Best practices for campaign teams and researchers
- Use poll averages, not single polls, to reduce house effect noise.
- Pair national models with constituency level evidence in battleground seats.
- Track regional divergence, especially Scotland, London, and commuter belts.
- Record assumptions explicitly, including turnout and tactical voting effects.
- Update baselines after boundary changes and by-election signals.
Limits you should never ignore
No seat calculator can fully replicate constituency campaigning, local candidate controversies, last week tactical compression, or differential turnout shocks. Polling error bands can compound when translated into seats. A result that looks precise to the nearest seat is still uncertain. For professional use, it is better to report bands and probabilities than single point estimates. If your model gives Labour 338 seats, communicate that as something like low 320s to mid 350s depending on vote distribution uncertainty. The same applies to opposition tallies and hung parliament ranges.
Another common mistake is assuming UK wide percentages can directly project regional parties. SNP, Plaid Cymru, and Northern Ireland parties compete in specific geographies, so their seat outcomes depend on local dynamics. National vote share can understate their constituency relevance.
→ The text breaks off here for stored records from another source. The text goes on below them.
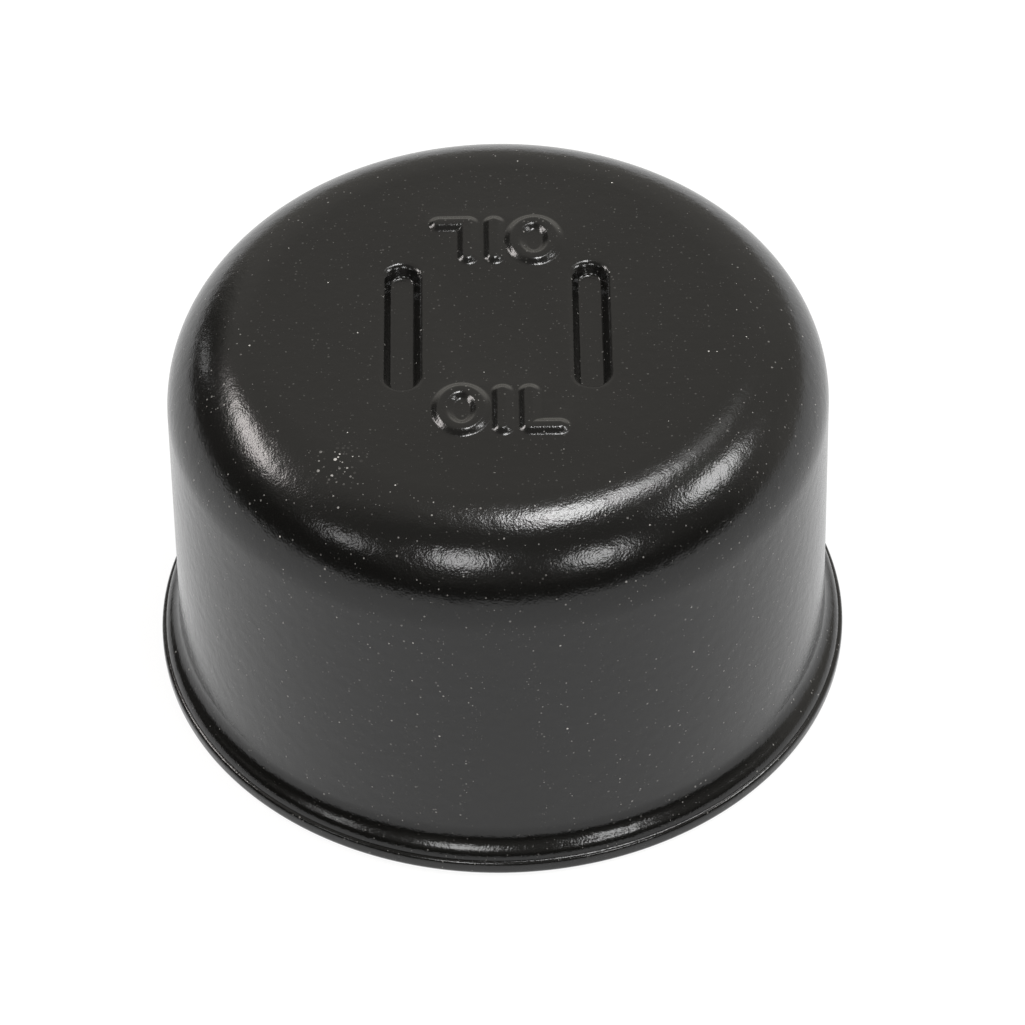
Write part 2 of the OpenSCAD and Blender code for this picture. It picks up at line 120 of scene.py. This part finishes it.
def cover_profiles():
    """The cover's outside from the edge of its flat top to the hem, and its inside back up."""
    wall_tilt = math.pi / 2 - WALL_DRAFT
    bead_out = RIM_R - CRIMP_STEP
    wall_r = RIM_R - RIM_OVERHANG
    crest = math.asin(1 - (bead_out - wall_r) / (FLARE_R + BEAD_R))
    bead = (bead_out - BEAD_R, BEAD_Z)
    reach = FLARE_R + BEAD_R
    flare = (bead[0] + reach * math.sin(crest), bead[1] + reach * math.cos(crest))
    foot = (flare[0] - FLARE_R * math.sin(wall_tilt), flare[1] - FLARE_R * math.cos(wall_tilt))
    shoulder_z = TOP_Z - SHOULDER_R
    rise = shoulder_z + SHOULDER_R * math.cos(wall_tilt) - foot[1]
    wall_top_r = foot[0] - rise * math.tan(WALL_DRAFT)
    shoulder = (wall_top_r - SHOULDER_R * math.sin(wall_tilt), shoulder_z)

    def wall(offset, steps=10):
        low = (foot[0] - offset, foot[1])
        high = (wall_top_r - offset, foot[1] + rise)
        shares = [i / steps for i in range(1, steps)]
        return [(high[0] + (low[0] - high[0]) * t, high[1] + (low[1] - high[1]) * t) for t in shares]

    half = math.pi / 2
    outside = roll(shoulder, SHOULDER_R, 0, wall_tilt, 28) + wall(0)
    outside += roll(flare, -FLARE_R, wall_tilt, crest, 12)
    outside += roll(bead, BEAD_R, crest, math.acos((CREASE_Z - BEAD_Z) / BEAD_R), 14)[1:]
    outside += [(bead_out - CREASE_DEPTH, CREASE_Z)]
    outside += roll((RIM_R - LIP_R, CREASE_Z - LIP_R), LIP_R, 0.2, half, 7)
    outside += roll((RIM_R - HEM_R, HEM_R), HEM_R, half, math.pi, 8)
    outside += [(RIM_R - HEM_W, 0)]
    inside = [(RIM_R - HEM_W, SHEET), (bead_out - SHEET, SHEET)]
    inside += roll(bead, BEAD_R - SHEET, half, crest, 5)
    inside += roll(flare, -FLARE_R - SHEET, crest, wall_tilt, 8)[1:]
    inside += reversed(wall(SHEET, 3))
    inside += roll(shoulder, SHOULDER_R - SHEET, wall_tilt, 0, 14)
    return outside, inside


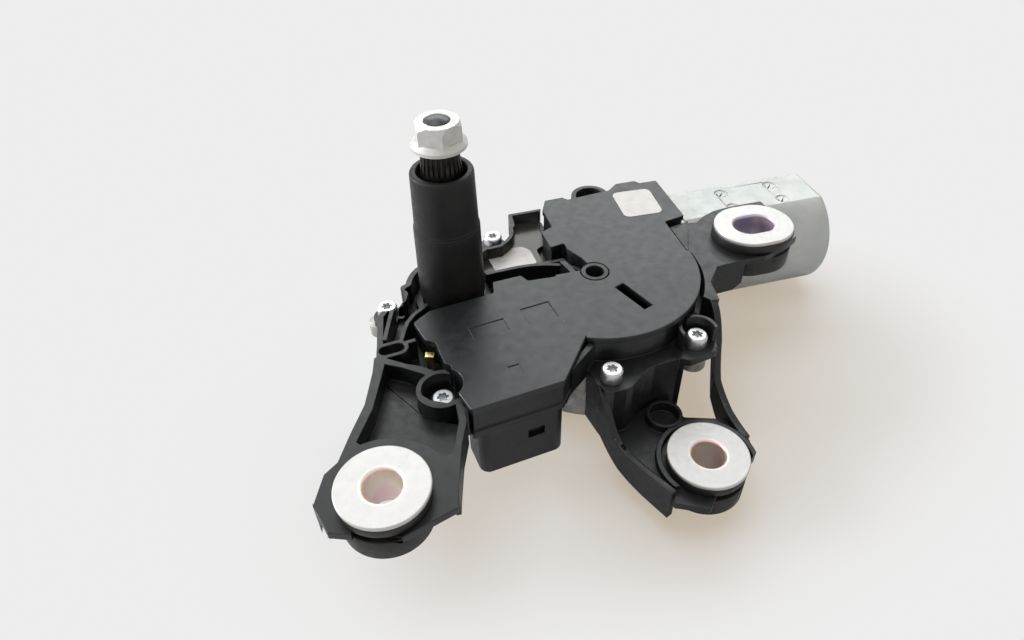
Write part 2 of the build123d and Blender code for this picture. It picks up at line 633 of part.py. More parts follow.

A robust forecasting workflow combines this national tool with specialist regional models for Scotland, Wales, and Northern Ireland.
Authoritative data sources for calibration
For grounded analysis, calibrate your assumptions against official releases and legal frameworks:
- Office for National Statistics elections hub (ONS)
- UK Government elections and voting collection
- Representation of the People Act on legislation.gov.uk
Practical takeaway: the most useful way to use a UK polls seat calculator is not to ask, “What exactly will happen?” but to ask, “Given this polling landscape, what are the most plausible parliamentary outcomes and what assumptions would change them?” Used this way, the tool becomes a powerful decision aid for media planning, campaign resource targeting, and policy scenario analysis.